>> start Data extract

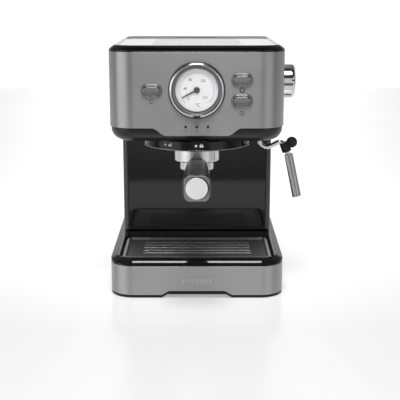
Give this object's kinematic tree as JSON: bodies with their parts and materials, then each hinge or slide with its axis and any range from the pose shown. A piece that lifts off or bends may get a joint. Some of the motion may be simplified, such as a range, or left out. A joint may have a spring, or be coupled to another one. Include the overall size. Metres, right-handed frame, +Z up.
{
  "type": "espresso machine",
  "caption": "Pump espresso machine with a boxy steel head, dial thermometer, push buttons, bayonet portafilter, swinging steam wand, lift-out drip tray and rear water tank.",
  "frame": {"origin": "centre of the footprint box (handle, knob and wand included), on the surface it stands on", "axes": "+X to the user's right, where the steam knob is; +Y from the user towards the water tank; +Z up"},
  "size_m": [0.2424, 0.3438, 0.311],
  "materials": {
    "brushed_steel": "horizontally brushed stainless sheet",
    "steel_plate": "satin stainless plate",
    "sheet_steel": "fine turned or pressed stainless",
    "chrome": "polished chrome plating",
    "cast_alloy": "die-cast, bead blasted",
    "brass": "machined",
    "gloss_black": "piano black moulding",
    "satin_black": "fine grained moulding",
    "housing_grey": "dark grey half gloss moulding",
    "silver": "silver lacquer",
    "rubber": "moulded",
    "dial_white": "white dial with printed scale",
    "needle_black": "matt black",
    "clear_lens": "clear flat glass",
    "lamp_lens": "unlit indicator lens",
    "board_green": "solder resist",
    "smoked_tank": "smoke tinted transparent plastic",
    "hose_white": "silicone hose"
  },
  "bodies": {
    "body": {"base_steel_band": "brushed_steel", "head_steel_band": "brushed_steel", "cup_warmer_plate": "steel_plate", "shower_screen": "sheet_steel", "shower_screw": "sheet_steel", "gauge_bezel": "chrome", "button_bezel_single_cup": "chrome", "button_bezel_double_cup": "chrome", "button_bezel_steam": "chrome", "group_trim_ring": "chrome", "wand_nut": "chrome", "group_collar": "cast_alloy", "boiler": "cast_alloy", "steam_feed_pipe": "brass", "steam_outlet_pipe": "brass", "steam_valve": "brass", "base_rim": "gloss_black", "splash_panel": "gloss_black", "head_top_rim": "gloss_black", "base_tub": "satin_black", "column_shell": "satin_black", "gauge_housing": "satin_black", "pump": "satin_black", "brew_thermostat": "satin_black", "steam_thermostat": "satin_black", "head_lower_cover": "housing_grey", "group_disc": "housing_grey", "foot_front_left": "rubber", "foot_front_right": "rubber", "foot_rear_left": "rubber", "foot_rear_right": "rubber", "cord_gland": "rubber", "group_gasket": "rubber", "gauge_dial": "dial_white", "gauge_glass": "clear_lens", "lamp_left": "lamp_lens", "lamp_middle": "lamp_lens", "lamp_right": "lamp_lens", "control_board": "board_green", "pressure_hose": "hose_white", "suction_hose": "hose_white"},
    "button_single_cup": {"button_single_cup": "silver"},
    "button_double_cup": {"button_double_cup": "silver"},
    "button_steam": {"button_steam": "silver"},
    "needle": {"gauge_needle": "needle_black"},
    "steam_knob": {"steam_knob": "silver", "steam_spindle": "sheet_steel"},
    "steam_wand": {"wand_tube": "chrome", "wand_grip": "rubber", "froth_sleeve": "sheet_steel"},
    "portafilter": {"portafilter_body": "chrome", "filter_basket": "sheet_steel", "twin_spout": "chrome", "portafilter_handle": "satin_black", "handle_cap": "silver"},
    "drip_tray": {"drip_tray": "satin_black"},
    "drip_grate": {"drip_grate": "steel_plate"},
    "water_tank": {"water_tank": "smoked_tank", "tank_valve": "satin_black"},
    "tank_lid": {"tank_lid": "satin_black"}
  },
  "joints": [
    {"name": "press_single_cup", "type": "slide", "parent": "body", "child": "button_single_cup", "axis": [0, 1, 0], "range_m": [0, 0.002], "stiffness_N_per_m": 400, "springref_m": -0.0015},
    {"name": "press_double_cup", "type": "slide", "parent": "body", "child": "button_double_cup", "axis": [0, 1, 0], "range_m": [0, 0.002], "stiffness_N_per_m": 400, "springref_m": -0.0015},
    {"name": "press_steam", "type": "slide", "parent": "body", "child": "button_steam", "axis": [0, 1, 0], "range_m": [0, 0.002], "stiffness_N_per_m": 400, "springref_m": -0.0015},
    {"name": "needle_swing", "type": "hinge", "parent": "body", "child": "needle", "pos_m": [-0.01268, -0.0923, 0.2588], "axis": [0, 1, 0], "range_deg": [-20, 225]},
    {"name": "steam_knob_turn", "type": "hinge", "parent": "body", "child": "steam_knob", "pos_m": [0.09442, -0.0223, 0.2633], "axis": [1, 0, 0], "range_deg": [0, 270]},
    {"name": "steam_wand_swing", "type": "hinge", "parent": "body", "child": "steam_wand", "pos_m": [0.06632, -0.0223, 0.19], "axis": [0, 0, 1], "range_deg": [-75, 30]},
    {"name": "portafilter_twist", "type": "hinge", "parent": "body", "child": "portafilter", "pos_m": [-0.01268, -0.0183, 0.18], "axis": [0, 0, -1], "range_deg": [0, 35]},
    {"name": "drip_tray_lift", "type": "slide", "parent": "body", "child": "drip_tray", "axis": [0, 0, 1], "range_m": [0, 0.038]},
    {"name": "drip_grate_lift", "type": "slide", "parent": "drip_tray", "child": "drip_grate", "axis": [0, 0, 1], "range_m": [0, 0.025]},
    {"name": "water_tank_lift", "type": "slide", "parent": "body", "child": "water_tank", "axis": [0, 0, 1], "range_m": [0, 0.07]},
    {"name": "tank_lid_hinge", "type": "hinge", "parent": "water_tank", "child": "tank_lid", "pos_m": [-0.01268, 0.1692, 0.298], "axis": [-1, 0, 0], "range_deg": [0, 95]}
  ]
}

>> end Data extract

Exercise description —
Please reproduce the entire listing, exactly as shown.

Exercise output —
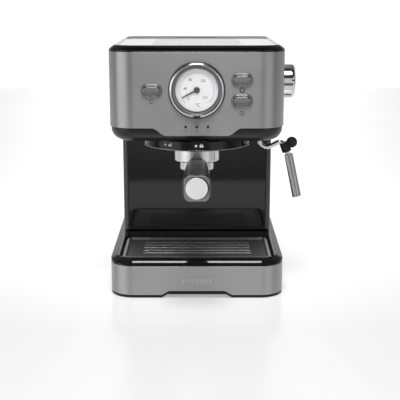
Give this object's kinematic tree as JSON: bodies with their parts and materials, then each hinge or slide with its axis and any range from the pose shown. A piece that lifts off or bends may get a joint. Some of the motion may be simplified, such as a range, or left out. A joint may have a spring, or be coupled to another one. Include the overall size. Metres, right-handed frame, +Z up.
{
  "type": "espresso machine",
  "caption": "Pump espresso machine with a boxy steel head, dial thermometer, push buttons, bayonet portafilter, swinging steam wand, lift-out drip tray and rear water tank.",
  "frame": {"origin": "centre of the footprint box (handle, knob and wand included), on the surface it stands on", "axes": "+X to the user's right, where the steam knob is; +Y from the user towards the water tank; +Z up"},
  "size_m": [0.2424, 0.3438, 0.311],
  "materials": {
    "brushed_steel": "horizontally brushed stainless sheet",
    "steel_plate": "satin stainless plate",
    "sheet_steel": "fine turned or pressed stainless",
    "chrome": "polished chrome plating",
    "cast_alloy": "die-cast, bead blasted",
    "brass": "machined",
    "gloss_black": "piano black moulding",
    "satin_black": "fine grained moulding",
    "housing_grey": "dark grey half gloss moulding",
    "silver": "silver lacquer",
    "rubber": "moulded",
    "dial_white": "white dial with printed scale",
    "needle_black": "matt black",
    "clear_lens": "clear flat glass",
    "lamp_lens": "unlit indicator lens",
    "board_green": "solder resist",
    "smoked_tank": "smoke tinted transparent plastic",
    "hose_white": "silicone hose"
  },
  "bodies": {
    "body": {"base_steel_band": "brushed_steel", "head_steel_band": "brushed_steel", "cup_warmer_plate": "steel_plate", "shower_screen": "sheet_steel", "shower_screw": "sheet_steel", "gauge_bezel": "chrome", "button_bezel_single_cup": "chrome", "button_bezel_double_cup": "chrome", "button_bezel_steam": "chrome", "group_trim_ring": "chrome", "wand_nut": "chrome", "group_collar": "cast_alloy", "boiler": "cast_alloy", "steam_feed_pipe": "brass", "steam_outlet_pipe": "brass", "steam_valve": "brass", "base_rim": "gloss_black", "splash_panel": "gloss_black", "head_top_rim": "gloss_black", "base_tub": "satin_black", "column_shell": "satin_black", "gauge_housing": "satin_black", "pump": "satin_black", "brew_thermostat": "satin_black", "steam_thermostat": "satin_black", "head_lower_cover": "housing_grey", "group_disc": "housing_grey", "foot_front_left": "rubber", "foot_front_right": "rubber", "foot_rear_left": "rubber", "foot_rear_right": "rubber", "cord_gland": "rubber", "group_gasket": "rubber", "gauge_dial": "dial_white", "gauge_glass": "clear_lens", "lamp_left": "lamp_lens", "lamp_middle": "lamp_lens", "lamp_right": "lamp_lens", "control_board": "board_green", "pressure_hose": "hose_white", "suction_hose": "hose_white"},
    "button_single_cup": {"button_single_cup": "silver"},
    "button_double_cup": {"button_double_cup": "silver"},
    "button_steam": {"button_steam": "silver"},
    "needle": {"gauge_needle": "needle_black"},
    "steam_knob": {"steam_knob": "silver", "steam_spindle": "sheet_steel"},
    "steam_wand": {"wand_tube": "chrome", "wand_grip": "rubber", "froth_sleeve": "sheet_steel"},
    "portafilter": {"portafilter_body": "chrome", "filter_basket": "sheet_steel", "twin_spout": "chrome", "portafilter_handle": "satin_black", "handle_cap": "silver"},
    "drip_tray": {"drip_tray": "satin_black"},
    "drip_grate": {"drip_grate": "steel_plate"},
    "water_tank": {"water_tank": "smoked_tank", "tank_valve": "satin_black"},
    "tank_lid": {"tank_lid": "satin_black"}
  },
  "joints": [
    {"name": "press_single_cup", "type": "slide", "parent": "body", "child": "button_single_cup", "axis": [0, 1, 0], "range_m": [0, 0.002], "stiffness_N_per_m": 400, "springref_m": -0.0015},
    {"name": "press_double_cup", "type": "slide", "parent": "body", "child": "button_double_cup", "axis": [0, 1, 0], "range_m": [0, 0.002], "stiffness_N_per_m": 400, "springref_m": -0.0015},
    {"name": "press_steam", "type": "slide", "parent": "body", "child": "button_steam", "axis": [0, 1, 0], "range_m": [0, 0.002], "stiffness_N_per_m": 400, "springref_m": -0.0015},
    {"name": "needle_swing", "type": "hinge", "parent": "body", "child": "needle", "pos_m": [-0.01268, -0.0923, 0.2588], "axis": [0, 1, 0], "range_deg": [-20, 225]},
    {"name": "steam_knob_turn", "type": "hinge", "parent": "body", "child": "steam_knob", "pos_m": [0.09442, -0.0223, 0.2633], "axis": [1, 0, 0], "range_deg": [0, 270]},
    {"name": "steam_wand_swing", "type": "hinge", "parent": "body", "child": "steam_wand", "pos_m": [0.06632, -0.0223, 0.19], "axis": [0, 0, 1], "range_deg": [-75, 30]},
    {"name": "portafilter_twist", "type": "hinge", "parent": "body", "child": "portafilter", "pos_m": [-0.01268, -0.0183, 0.18], "axis": [0, 0, -1], "range_deg": [0, 35]},
    {"name": "drip_tray_lift", "type": "slide", "parent": "body", "child": "drip_tray", "axis": [0, 0, 1], "range_m": [0, 0.038]},
    {"name": "drip_grate_lift", "type": "slide", "parent": "drip_tray", "child": "drip_grate", "axis": [0, 0, 1], "range_m": [0, 0.025]},
    {"name": "water_tank_lift", "type": "slide", "parent": "body", "child": "water_tank", "axis": [0, 0, 1], "range_m": [0, 0.07]},
    {"name": "tank_lid_hinge", "type": "hinge", "parent": "water_tank", "child": "tank_lid", "pos_m": [-0.01268, 0.1692, 0.298], "axis": [-1, 0, 0], "range_deg": [0, 95]}
  ]
}